How do you determine each party's contribution to the joint venture?

Each party's contribution to the joint venture can be determined based on financial investments, assets, resources, or expertise that they bring to the venture. The joint venture agreement should specify the amount, timing, and form of contributions, as well as the ownership interests or profit-sharing arrangements based on these contributions.

What is the governance structure of a joint venture?

The governance structure of a joint venture typically includes a board of directors, management committee, or other governing bodies responsible for making strategic decisions, overseeing operations, and resolving disputes within the venture. The joint venture agreement should outline the roles, responsibilities, and decision-making processes of these governing bodies.

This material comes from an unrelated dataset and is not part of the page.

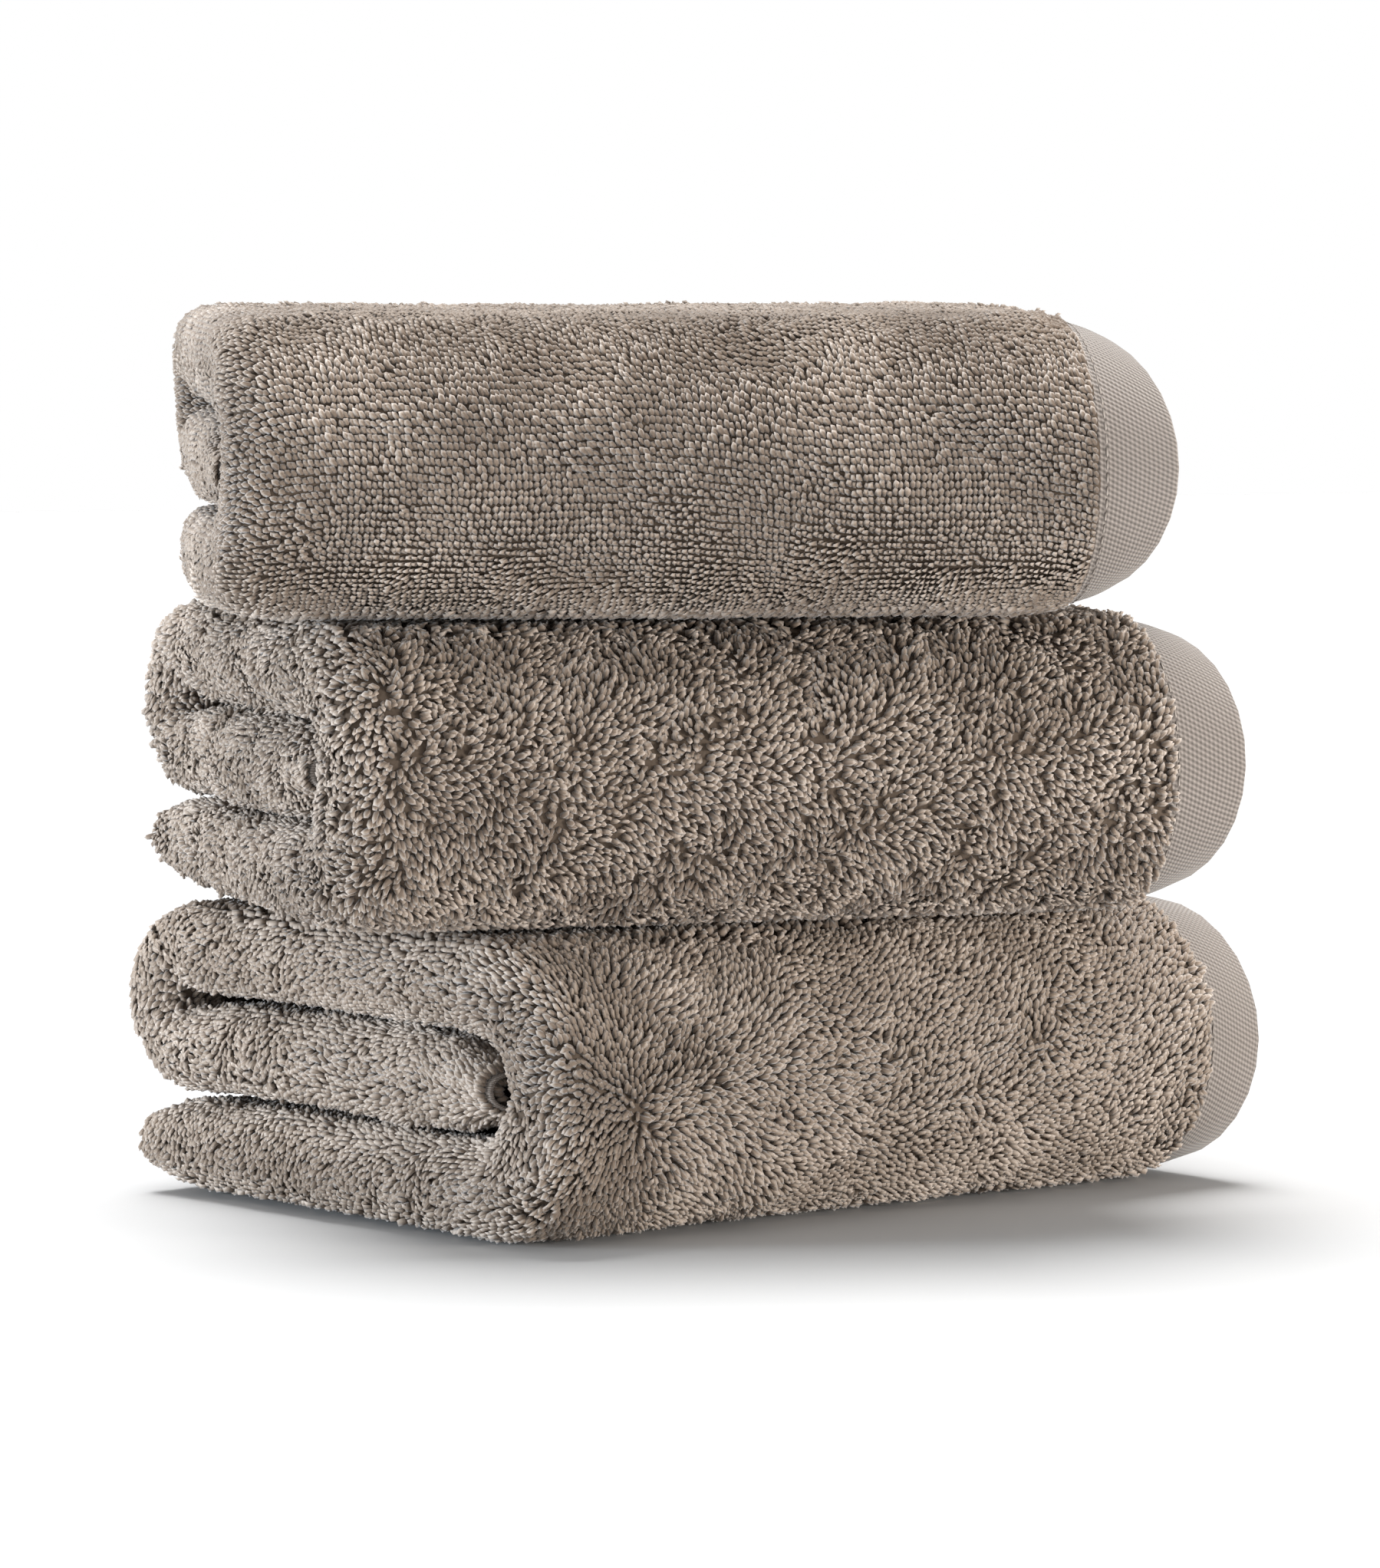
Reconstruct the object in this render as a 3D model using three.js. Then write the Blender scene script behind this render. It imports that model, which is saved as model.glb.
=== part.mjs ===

How are profits and losses distributed in a joint venture?

Profits and losses generated by the joint venture are typically distributed among the parties based on predetermined formulas or percentage-based allocations specified in the joint venture agreement. These allocations may be based on each party's ownership stake, capital contributions, or other agreed-upon criteria.

What intellectual property considerations should be addressed in a joint venture agreement?

The joint venture agreement should address ownership, use, and protection of intellectual property assets developed or utilized during the course of the venture. It should specify how intellectual property rights will be shared, licensed, or assigned among the parties and establish procedures for resolving disputes related to intellectual property ownership or infringement.

How long does a joint venture agreement last?

The duration of a joint venture agreement can vary depending on the objectives and nature of the venture. It may be for a specific project or activity with a defined start and end date, or it may be ongoing until terminated by mutual agreement or specified events outlined in the agreement.

What happens if there is a dispute between the parties?

The joint venture agreement should include a dispute resolution clause specifying procedures for resolving disputes through negotiation, mediation, arbitration, or litigation. Parties may attempt to resolve disputes amicably through negotiation before resorting to formal dispute resolution mechanisms outlined in the agreement.

Can parties exit a joint venture before the agreed-upon term?

The joint venture agreement should include provisions for voluntary or involuntary exit strategies, such as buyout options, sell-down rights, or transfer of ownership interests. Parties may also negotiate terms for early termination or dissolution of the joint venture based on specified events or circumstances outlined in the agreement.

How are assignments and transfers of interests handled in a joint venture?

The joint venture agreement should include provisions governing the assignment or transfer of rights, obligations, or interests in the venture to third parties. Parties may be subject to restrictions on assignment, consent requirements, or conditions for approval by other parties involved in the venture.

What law governs a joint venture agreement, and where are disputes resolved?

The joint venture agreement typically includes a governing law and jurisdiction clause specifying the law governing the interpretation and enforcement of the agreement and the jurisdiction where disputes will be adjudicated. Parties may choose the law and jurisdiction that best align with their preferences and the location of the venture's operations.

How do force majeure events affect a joint venture agreement?

The force majeure clause in the joint venture agreement addresses unforeseen events or circumstances beyond the control of the parties that may affect their ability to fulfill their obligations. It may excuse parties from performance or provide for temporary suspension of obligations in the event of force majeure events, such as natural disasters, acts of war, or government regulations.

Can parties rely on oral agreements or representations outside the joint venture agreement?

The entire agreement clause in the joint venture agreement states that the agreement constitutes the entire understanding and agreement between the parties regarding the venture and supersedes all prior agreements and representations, whether oral or written. Parties should not rely on extraneous representations or agreements that are not explicitly incorporated into the joint venture agreement.

What happens if one party breaches the terms of the joint venture agreement?

If one party breaches the terms of the joint venture agreement, the non-breaching party may be entitled to remedies such as damages, specific performance, or termination of the agreement. The joint venture agreement should include provisions for addressing breaches and resolving disputes through negotiation, mediation, arbitration, or litigation.

How can parties ensure the success of a joint venture?

Parties can ensure the success of a joint venture by clearly defining their objectives, roles, and responsibilities in the joint venture agreement, maintaining open communication and collaboration throughout the venture, and adhering to the terms of the agreement. Regular review and evaluation of the joint venture's performance can help identify and address any issues or challenges that may arise, ensuring that the venture remains on track to achieve its goals.